* DATASET EXTRACT:
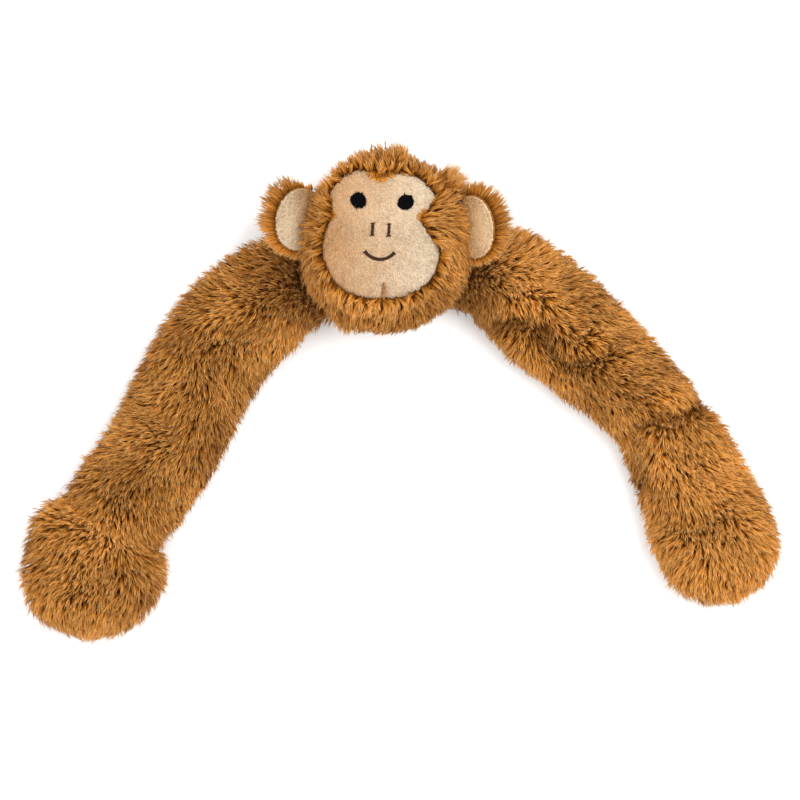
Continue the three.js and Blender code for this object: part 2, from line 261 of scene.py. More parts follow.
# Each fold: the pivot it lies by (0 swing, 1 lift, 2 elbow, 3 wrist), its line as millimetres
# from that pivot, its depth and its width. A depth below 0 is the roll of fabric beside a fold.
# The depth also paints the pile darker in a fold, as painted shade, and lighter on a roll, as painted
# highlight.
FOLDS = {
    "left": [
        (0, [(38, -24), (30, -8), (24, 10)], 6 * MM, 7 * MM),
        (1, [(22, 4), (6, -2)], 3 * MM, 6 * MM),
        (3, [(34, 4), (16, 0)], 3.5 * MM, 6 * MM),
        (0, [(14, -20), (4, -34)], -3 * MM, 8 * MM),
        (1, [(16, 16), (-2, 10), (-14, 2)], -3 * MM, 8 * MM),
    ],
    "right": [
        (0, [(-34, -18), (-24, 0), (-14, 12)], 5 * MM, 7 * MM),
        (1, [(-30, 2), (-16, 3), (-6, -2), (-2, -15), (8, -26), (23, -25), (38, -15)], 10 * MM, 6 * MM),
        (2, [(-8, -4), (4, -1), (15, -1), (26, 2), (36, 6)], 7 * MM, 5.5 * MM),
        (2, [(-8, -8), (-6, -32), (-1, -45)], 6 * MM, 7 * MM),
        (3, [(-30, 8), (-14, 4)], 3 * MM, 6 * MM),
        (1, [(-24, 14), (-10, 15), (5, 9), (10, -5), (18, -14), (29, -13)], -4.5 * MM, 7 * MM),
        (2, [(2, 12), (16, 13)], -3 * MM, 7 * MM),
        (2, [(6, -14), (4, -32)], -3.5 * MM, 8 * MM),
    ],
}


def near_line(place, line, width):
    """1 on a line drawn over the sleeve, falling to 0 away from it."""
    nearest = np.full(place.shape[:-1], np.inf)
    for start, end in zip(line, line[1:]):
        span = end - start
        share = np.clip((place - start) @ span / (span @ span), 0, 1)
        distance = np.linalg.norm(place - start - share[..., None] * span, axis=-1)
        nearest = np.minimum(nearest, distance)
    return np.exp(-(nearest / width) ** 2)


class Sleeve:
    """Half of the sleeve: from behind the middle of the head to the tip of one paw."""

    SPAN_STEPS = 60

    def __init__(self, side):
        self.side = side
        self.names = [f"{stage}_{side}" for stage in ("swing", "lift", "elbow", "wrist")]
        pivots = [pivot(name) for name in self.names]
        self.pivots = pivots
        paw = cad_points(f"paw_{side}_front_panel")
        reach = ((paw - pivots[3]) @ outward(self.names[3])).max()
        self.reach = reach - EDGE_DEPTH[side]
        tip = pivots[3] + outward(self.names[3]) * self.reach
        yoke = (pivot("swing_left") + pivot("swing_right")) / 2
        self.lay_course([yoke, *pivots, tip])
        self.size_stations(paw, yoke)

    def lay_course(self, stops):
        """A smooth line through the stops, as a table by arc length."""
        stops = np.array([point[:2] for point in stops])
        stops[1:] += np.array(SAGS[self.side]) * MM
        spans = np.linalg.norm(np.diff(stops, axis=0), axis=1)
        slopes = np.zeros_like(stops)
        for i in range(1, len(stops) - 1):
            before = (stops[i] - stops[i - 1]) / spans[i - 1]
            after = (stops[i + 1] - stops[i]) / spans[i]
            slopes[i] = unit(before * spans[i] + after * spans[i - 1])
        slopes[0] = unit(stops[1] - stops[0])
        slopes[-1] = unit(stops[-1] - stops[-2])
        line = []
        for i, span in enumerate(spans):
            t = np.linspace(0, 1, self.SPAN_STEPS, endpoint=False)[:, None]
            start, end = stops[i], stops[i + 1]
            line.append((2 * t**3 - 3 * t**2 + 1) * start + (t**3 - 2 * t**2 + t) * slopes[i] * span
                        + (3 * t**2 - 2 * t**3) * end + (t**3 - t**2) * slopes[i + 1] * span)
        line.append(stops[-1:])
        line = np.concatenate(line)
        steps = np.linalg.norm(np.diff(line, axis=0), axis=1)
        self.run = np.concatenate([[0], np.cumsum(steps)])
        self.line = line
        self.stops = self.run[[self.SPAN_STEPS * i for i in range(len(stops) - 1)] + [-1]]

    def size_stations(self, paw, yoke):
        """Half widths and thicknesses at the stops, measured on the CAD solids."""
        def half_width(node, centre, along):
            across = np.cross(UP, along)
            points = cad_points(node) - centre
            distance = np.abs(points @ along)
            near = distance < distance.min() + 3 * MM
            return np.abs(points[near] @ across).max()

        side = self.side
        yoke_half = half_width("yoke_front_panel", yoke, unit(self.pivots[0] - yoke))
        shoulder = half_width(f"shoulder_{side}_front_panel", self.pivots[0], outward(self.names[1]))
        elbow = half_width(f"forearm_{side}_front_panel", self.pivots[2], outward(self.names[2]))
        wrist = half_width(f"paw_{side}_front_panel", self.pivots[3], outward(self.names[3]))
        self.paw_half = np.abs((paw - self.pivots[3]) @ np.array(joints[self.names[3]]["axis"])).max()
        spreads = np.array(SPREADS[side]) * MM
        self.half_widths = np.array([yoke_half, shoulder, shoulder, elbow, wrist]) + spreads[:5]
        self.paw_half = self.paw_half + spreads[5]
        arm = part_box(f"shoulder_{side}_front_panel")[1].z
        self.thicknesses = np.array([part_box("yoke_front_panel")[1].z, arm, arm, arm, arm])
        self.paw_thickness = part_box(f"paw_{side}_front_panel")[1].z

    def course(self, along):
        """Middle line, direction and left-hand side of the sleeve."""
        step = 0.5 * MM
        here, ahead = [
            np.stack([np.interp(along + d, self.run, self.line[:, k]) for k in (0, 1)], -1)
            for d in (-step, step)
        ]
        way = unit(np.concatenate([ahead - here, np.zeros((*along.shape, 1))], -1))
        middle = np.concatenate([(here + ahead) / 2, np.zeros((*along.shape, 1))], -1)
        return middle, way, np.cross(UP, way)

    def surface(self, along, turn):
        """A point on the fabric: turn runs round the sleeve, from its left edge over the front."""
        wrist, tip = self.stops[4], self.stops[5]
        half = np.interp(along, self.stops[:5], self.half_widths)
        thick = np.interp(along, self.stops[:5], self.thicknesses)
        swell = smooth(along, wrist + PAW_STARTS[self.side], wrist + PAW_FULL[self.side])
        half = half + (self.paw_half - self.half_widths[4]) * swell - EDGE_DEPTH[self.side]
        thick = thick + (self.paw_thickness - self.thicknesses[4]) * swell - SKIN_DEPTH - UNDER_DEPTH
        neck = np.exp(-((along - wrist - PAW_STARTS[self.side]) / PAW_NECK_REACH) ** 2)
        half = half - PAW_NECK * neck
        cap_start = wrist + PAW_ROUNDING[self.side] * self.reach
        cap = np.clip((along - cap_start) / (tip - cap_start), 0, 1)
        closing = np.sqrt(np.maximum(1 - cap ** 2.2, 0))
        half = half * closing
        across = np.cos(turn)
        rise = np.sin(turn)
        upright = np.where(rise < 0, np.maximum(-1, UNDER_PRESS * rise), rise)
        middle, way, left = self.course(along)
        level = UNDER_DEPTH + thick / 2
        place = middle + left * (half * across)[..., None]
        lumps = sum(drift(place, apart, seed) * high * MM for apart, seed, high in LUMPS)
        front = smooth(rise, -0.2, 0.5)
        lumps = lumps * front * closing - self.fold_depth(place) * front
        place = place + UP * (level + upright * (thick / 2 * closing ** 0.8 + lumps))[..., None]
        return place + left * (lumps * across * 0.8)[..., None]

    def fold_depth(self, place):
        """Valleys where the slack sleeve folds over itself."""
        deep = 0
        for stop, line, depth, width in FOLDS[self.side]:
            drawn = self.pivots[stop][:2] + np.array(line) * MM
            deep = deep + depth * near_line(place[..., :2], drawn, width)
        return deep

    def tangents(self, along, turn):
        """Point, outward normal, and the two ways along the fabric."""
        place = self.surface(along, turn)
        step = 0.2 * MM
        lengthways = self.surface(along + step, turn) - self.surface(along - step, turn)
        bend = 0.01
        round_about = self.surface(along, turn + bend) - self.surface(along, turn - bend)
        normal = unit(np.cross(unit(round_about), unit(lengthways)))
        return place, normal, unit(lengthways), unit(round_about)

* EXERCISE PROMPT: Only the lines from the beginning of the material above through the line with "SPAN_STEPS = 60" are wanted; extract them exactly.

* OUTPUT FOR THIS EXERCISE:
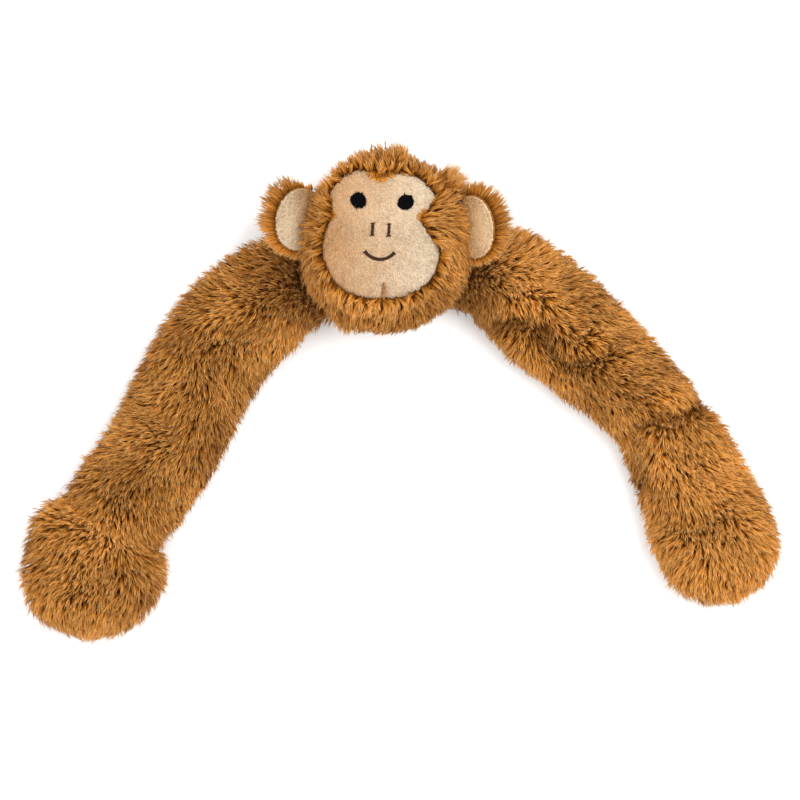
Continue the three.js and Blender code for this object: part 2, from line 261 of scene.py. More parts follow.
# Each fold: the pivot it lies by (0 swing, 1 lift, 2 elbow, 3 wrist), its line as millimetres
# from that pivot, its depth and its width. A depth below 0 is the roll of fabric beside a fold.
# The depth also paints the pile darker in a fold, as painted shade, and lighter on a roll, as painted
# highlight.
FOLDS = {
    "left": [
        (0, [(38, -24), (30, -8), (24, 10)], 6 * MM, 7 * MM),
        (1, [(22, 4), (6, -2)], 3 * MM, 6 * MM),
        (3, [(34, 4), (16, 0)], 3.5 * MM, 6 * MM),
        (0, [(14, -20), (4, -34)], -3 * MM, 8 * MM),
        (1, [(16, 16), (-2, 10), (-14, 2)], -3 * MM, 8 * MM),
    ],
    "right": [
        (0, [(-34, -18), (-24, 0), (-14, 12)], 5 * MM, 7 * MM),
        (1, [(-30, 2), (-16, 3), (-6, -2), (-2, -15), (8, -26), (23, -25), (38, -15)], 10 * MM, 6 * MM),
        (2, [(-8, -4), (4, -1), (15, -1), (26, 2), (36, 6)], 7 * MM, 5.5 * MM),
        (2, [(-8, -8), (-6, -32), (-1, -45)], 6 * MM, 7 * MM),
        (3, [(-30, 8), (-14, 4)], 3 * MM, 6 * MM),
        (1, [(-24, 14), (-10, 15), (5, 9), (10, -5), (18, -14), (29, -13)], -4.5 * MM, 7 * MM),
        (2, [(2, 12), (16, 13)], -3 * MM, 7 * MM),
        (2, [(6, -14), (4, -32)], -3.5 * MM, 8 * MM),
    ],
}


def near_line(place, line, width):
    """1 on a line drawn over the sleeve, falling to 0 away from it."""
    nearest = np.full(place.shape[:-1], np.inf)
    for start, end in zip(line, line[1:]):
        span = end - start
        share = np.clip((place - start) @ span / (span @ span), 0, 1)
        distance = np.linalg.norm(place - start - share[..., None] * span, axis=-1)
        nearest = np.minimum(nearest, distance)
    return np.exp(-(nearest / width) ** 2)


class Sleeve:
    """Half of the sleeve: from behind the middle of the head to the tip of one paw."""

    SPAN_STEPS = 60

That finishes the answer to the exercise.